On the shield there is a power supply selection jumper. If you want to power both the Arduino and the motor(s) with external power supply then place the jumper. If you want separate power for Arduino and Motor(s), either because want to power Arduino using USB or external DC jack, remove the power selection jumper. It is better if we use different power supply for powering Arduino and motors and in that case we will remove the power selection jumper.
Interfacing DC motor with Motor Shield
To control the DC motor using an L 293D motor shield and an Arduino, we need to connect the shield to the Arduino board. The shield has headers that are compatible with the headers on an Arduino board, so connecting the two is straightforward. After connecting the shield to the Arduino, we can connect the DC motor to the shield. The shield has two motor connections, each with its own set of power and control lines.
Once the shield is connected to the Arduino and the DC motor, we can write a sketch (program) to control the motor. The sketch will use the digital I/O pins on the Arduino to control the motor. To control the speed of the motor, we can use pulse-width modulation (PWM) on one of the digital I/O pins. PWM allows us to control the average voltage applied to the motor, which in turn controls its speed.
In this tutorial we are going to attach a DC motor to the Motor connection port M1. We will use different power supply to drive the Arduino UNO and the motor so we will remove the power selection jumper. A 9V power supply is connected to the external power supply terminal.
Programming Arduino with Motor Shield
To program Arduino to run a DC motor using Motor Shield we will use the Adafruit Motor Shield Library. To install the library, from the Arduino IDE, go to Tools > Manager Libraries...
To use the library is fairly simple. Open a sketch and type in the following at the top in order to use the library functions.
#include <AFMotor.h>
After including the header file we have to create an object with some alias name. For DC motors we have to use the class AF_DCMotor to create a dc motor object. For example the following line create a DC motor object called motor.
AF_DCMotor motor(1);
The motor object accepts two parameters which are the number(1, 2, 3 or 4) or the channel of the motor where the motor will be connected to. And the 2nd parameter is the frequency. The frequency setting for channel 1 and 2 are:
MOTOR12_64KHZ
or, MOTOR12_8KHZ
or, MOTOR12_2KHZ
or, MOTOR12_1KHZ
And the frequencies for channel 3 & 4 are:
MOTOR34_64KHZ
or, MOTOR34_8KHZ
or, MOTOR34_1KHZ
It is optional to specify the frequency parameter while creating the DC motor object. If we do not specify the frequency then the default frequency is 1KHz.

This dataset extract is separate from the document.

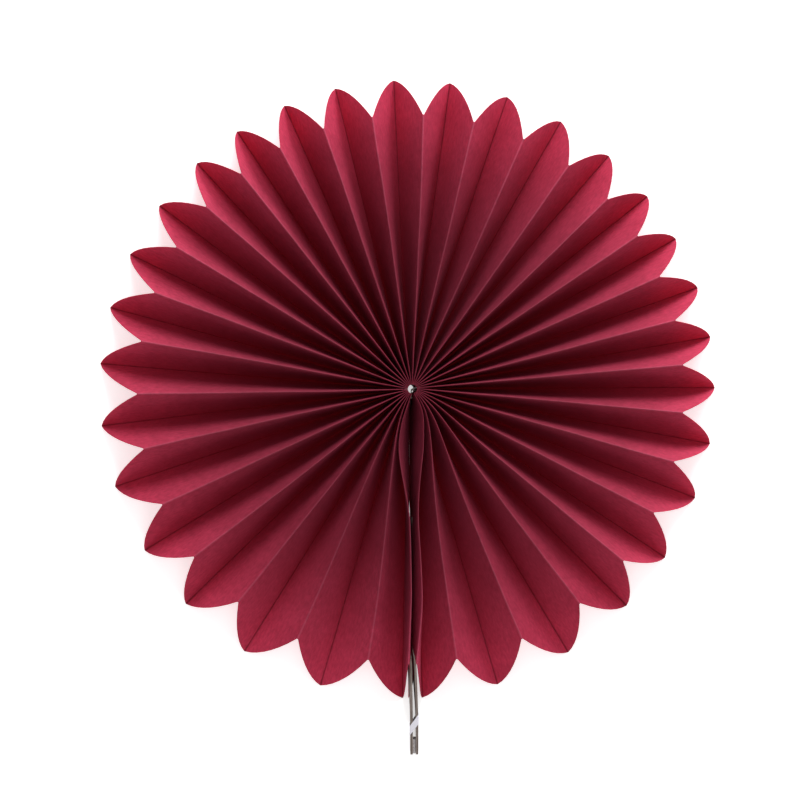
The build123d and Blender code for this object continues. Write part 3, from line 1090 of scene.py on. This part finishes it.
@dataclass
class HubThread:
    """The thread that gathers the pleats: a ring through them, a tail up the seam and a knot on top."""

    ring_radius: float = 4.2
    height: float = 10.0
    thread: float = 0.6
    knot_centre: tuple[float, float, float] = (0.25, -0.25, 16.5)
    knot_size: tuple[float, float, float] = (0.45, 0.34, 0.32)
    knot_turn: float = 40.0
    ply_radius: float = 0.27  # this and the next as shares of the thread's diameter
    ply_offset: float = 0.23
    twist_length: float = 2.2  # along the thread for one turn of its plies
    step: float = 0.16  # between the points that the plies follow
    ring_points: int = 97
    knot_points: int = 73
    tail: tuple[tuple[float, float], ...] = ((-2.2, 0.0), (-0.9, 0.6), (-0.3, 2.2))  # y, and rise

    def paths(self) -> list[list[Vector]]:
        """Sets out the thread.

        Returns:
            Its three lines in millimetres: the ring, the tail and the knot, which is a trefoil.
        """
        ring = [
            Vector((self.ring_radius * math.sin(a), -self.ring_radius * math.cos(a), self.height))
            for a in np.linspace(0.0, 2 * math.pi, self.ring_points)
        ]
        centre = Vector(self.knot_centre)
        route = ((-self.ring_radius + 0.01, 0.0),) + self.tail
        tail = [Vector((SEAM_X, y, self.height + rise)) for y, rise in route] + [centre]
        turn = math.radians(self.knot_turn)
        knot = []
        for t in np.linspace(0.0, 2 * math.pi, self.knot_points):
            x = (math.sin(t) + 2 * math.sin(2 * t)) / 3
            y = (math.cos(t) - 2 * math.cos(2 * t)) / 3
            z = -math.sin(3 * t)
            x, y, z = (c * s for c, s in zip((x, y, z), self.knot_size))
            knot.append(centre + Vector((
                x * math.cos(turn) - y * math.sin(turn), x * math.sin(turn) + y * math.cos(turn), z
            )))
        return [ring, tail, knot]

    def tree(self) -> bpy.types.NodeTree:
        """Builds the tree that lays three twisted plies along the thread's line.

        Returns:
            The tree. Its geometry input is the thread's lines as edges.
        """
        tree = new_tree("Twisted_thread", {
            "Ply Radius": "Float", "Ply Offset": "Float", "Twist": "Float", "Step": "Float",
            "Material": "Material",
        })
        given = add_node(tree, "NodeGroupInput").outputs
        curve = add_node(tree, "GeometryNodeMeshToCurve", inputs={0: given["Geometry"]}).outputs[0]
        curve = add_node(
            tree, "GeometryNodeResampleCurve", {"mode": "LENGTH"}, {"Curve": curve, "Length": given["Step"]}
        ).outputs[0]
        length = add_node(tree, "GeometryNodeSplineParameter").outputs["Length"]
        turn = add_node(
            tree, "ShaderNodeMath", {"operation": "MULTIPLY"}, {0: length, 1: given["Twist"]}
        ).outputs[0]
        normal = add_node(tree, "GeometryNodeInputNormal").outputs[0]
        tangent = add_node(tree, "GeometryNodeInputTangent").outputs[0]
        section = add_node(
            tree, "GeometryNodeCurvePrimitiveCircle", inputs={"Resolution": 7, "Radius": given["Ply Radius"]}
        ).outputs[0]
        joined = add_node(tree, "GeometryNodeJoinGeometry")
        for ply in range(3):
            start = add_node(
                tree, "ShaderNodeMath", {"operation": "ADD"}, {0: turn, 1: 2 * math.pi * ply / 3}
            ).outputs[0]
            out = add_node(
                tree, "ShaderNodeVectorRotate", {"rotation_type": "AXIS_ANGLE"},
                {"Vector": normal, "Axis": tangent, "Angle": start},
            ).outputs[0]
            out = add_node(
                tree, "ShaderNodeVectorMath", {"operation": "SCALE"}, {0: out, "Scale": given["Ply Offset"]}
            ).outputs[0]
            strand = add_node(
                tree, "GeometryNodeSetPosition", inputs={"Geometry": curve, "Offset": out}
            ).outputs[0]
            tube = add_node(
                tree, "GeometryNodeCurveToMesh",
                inputs={"Curve": strand, "Profile Curve": section, "Fill Caps": True},
            ).outputs[0]
            tree.links.new(tube, joined.inputs[0])
        end_tree(tree, joined.outputs[0], given["Material"])
        return tree

    def build(self, cotton: bpy.types.Material) -> bpy.types.Object:
        """Builds the thread.

        Args:
            cotton: its material.

        Returns:
            The finished piece.
        """
        verts, edges = [], []
        for path in self.paths():
            start = len(verts)
            verts += [point * MM for point in path]
            edges += [(start + i, start + i + 1) for i in range(len(path) - 1)]
        line = object_from("Thread_line", verts, edges=edges)
        modifier = line.modifiers.new("Plies", "NODES")
        modifier.node_group = self.tree()
        set_inputs(modifier, {
            "Ply Radius": self.thread * self.ply_radius * MM,
            "Ply Offset": self.thread * self.ply_offset * MM,
            "Twist": 2 * math.pi / (self.twist_length * MM), "Step": self.step * MM, "Material": cotton,
        })
        piece = plain_mesh(line, "Hub_thread", 70.0)
        fit_out(piece, "hub_thread")
        return piece


# ---- the studio ------------------------------------------------------------------------------------


@dataclass(frozen=True)
class SoftLight:
    """A square soft box that looks at the fan."""

    name: str
    place: tuple[float, float, float]  # metres
    size: float
    watts: float

    def build(self) -> None:
        """Hangs the light."""
        data = bpy.data.lights.new(self.name, "AREA")
        data.shape = "SQUARE"
        data.size = self.size
        data.energy = self.watts
        lamp = bpy.data.objects.new(self.name, data)
        lamp.location = self.place
        lamp.rotation_euler = (-Vector(self.place)).to_track_quat("-Z", "Y").to_euler()
        bpy.context.collection.objects.link(lamp)


LIGHTS = (
    SoftLight("Top_box", (0.0, 1.6, 0.8), 0.7, 20.0),
    SoftLight("Side_box", (0.9, 1.5, 0.4), 0.7, 27.0),
    SoftLight("Low_box", (0.0, -1.75, 0.4), 0.7, 6.0),
)
WORLD_LIGHT = 0.45
FLOOR_GLOW = 0.6


@dataclass
class Studio:
    """The floor, the lights and the camera."""

    camera_distance: float = 2.2  # metres
    camera_lean: float = 5.0  # degrees from straight down, towards -X
    target: tuple[float, float, float] = (-4.3, -5.3, 0.0)  # the middle of the picture
    view_width: float = 388.5  # mm across the picture at the floor
    sensor: float = 36.0
    floor_half: float = 6.0

    def build(self) -> None:
        """Builds the floor, the lights and the camera."""
        half = self.floor_half
        corners = [(-half, -half, 0.0), (half, -half, 0.0), (half, half, 0.0), (-half, half, 0.0)]
        floor = object_from("Floor", corners, faces=[(0, 1, 2, 3)])
        mat = bpy.data.materials.new("White_backdrop_paper")
        mat.use_nodes = True
        shader = mat.node_tree.nodes["Principled BSDF"]
        shader.inputs["Base Color"].default_value = linear("#FAFAFA")
        shader.inputs["Roughness"].default_value = 0.9
        shader.inputs["Emission Color"].default_value = (1, 1, 1, 1)
        shader.inputs["Emission Strength"].default_value = FLOOR_GLOW
        floor.data.materials.append(mat)
        for light in LIGHTS:
            light.build()
        world = bpy.data.worlds.new("Studio_white")
        world.use_nodes = True
        sky = world.node_tree.nodes["Background"]
        sky.inputs["Color"].default_value = (1, 1, 1, 1)
        sky.inputs["Strength"].default_value = WORLD_LIGHT
        bpy.context.scene.world = world
        bpy.context.scene.view_settings.view_transform = "Standard"
        data = bpy.data.cameras.new("Camera")
        data.sensor_width = self.sensor
        data.lens = self.sensor * self.camera_distance / (self.view_width * MM)
        camera = bpy.data.objects.new("Camera", data)
        lean = math.radians(self.camera_lean)
        back = Vector((-math.sin(lean), 0.0, math.cos(lean)))
        camera.location = Vector(self.target) * MM + back * self.camera_distance
        camera.rotation_euler = (0.0, -lean, 0.0)
        bpy.context.collection.objects.link(camera)
        bpy.context.scene.camera = camera


def main() -> None:
    """Builds the studio and every piece of the fan."""
    logging.basicConfig(level=logging.INFO, format="%(name)s: %(message)s")
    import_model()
    Studio().build()
    PleatedSheet().build(DyedPaper().material())
    board = GREYBOARD.material()
    for side in Side:
        BoardStrip(side).build(board)
    FoamPad().build(FOAM.material())
    TieRibbon().build(SATIN.material())
    HubThread().build(COTTON_PAINTED_SHADE.material())


if __name__ == "__main__":
    main()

Once the DC object is created, we can use it's various methods. These methods are explained briefly below.
1. motor.setSpeed(parameter);
This setSpeed() method will set the speed of the DC motor which takes one parameter that ranges from 0(lowest speed) to maximum of 255(highest speed).
eg. motor.setSpeed(127);
2. motor.run(parameter)
This run() method will set the direction of rotation of the motor. It can take the parameters- FORWARD, BACKWARD, RELEASE
eg. motor.run(FORWARD)
Program code
The following program will move the DC motor attached to motor channel 1 of the motor shield either in forward, backward, accelerate, deaccelerate or stop according to command we send to the Arduino via serial port. If we send character 'f' then it will run the motor in forward direction, if we send character 'b' then the motor will run in backward direction, if we send 'a' then it will accelerate, if we send 'd' then the motor will deaccelerate and if we send 's' then the motor will stop spinning.
#include <AFMotor.h>
AF_DCMotor motor(1);
void setup(){
mstop();
Serial.begin(9600);
}
void loop(){
if(Serial.available()){
char cmd = Serial.read();
switch(cmd){
case 'f':
forward();
break;
case 'b':
backward();
break;
case 'a':
accelerate();
break;
case 'd':
deaccelerate();
break;
case 's':
mstop();
break;
default:
break;
}
}
}
void forward(){
motor.setSpeed(200);
motor.run(FORWARD);
}
void backward(){
motor.setSpeed(200);
motor.run(BACKWARD);
}
void accelerate(){
motor.run(FORWARD);
uint8_t i;
for (i=0; i<255; i++){
motor.setSpeed(i);
delay(10);
}
}
void deaccelerate(){
motor.run(FORWARD);
uint8_t i;
for(i=255; i!= 0; i--){
motor.setSpeed(i);
delay(10);
}
}
void mstop(){
motor.run(RELEASE);
}
In conclusion, controlling a DC motor using an L 293D motor shield and
an Arduino is a straightforward and convenient way to control motors in a
variety of applications. With just a few simple components and a little
programming, we can create sophisticated control systems that use DC
motors. Whether you are building a robotic system or automating a
process, the L293D motor shield and the Arduino are powerful tools that
can help you achieve your goals.
In the above code we have used motor shield library, for writing program for motor shield without library see the tutorial DC motor Control using Arduino USART serial communication.
References:
What does “uint8_t i;” means?
uint8_t is same as unsigned char and it is a data type with 8 bits. "i" is variable name which is initialized with 8 bit data type, that is unit8_t or unsigned char.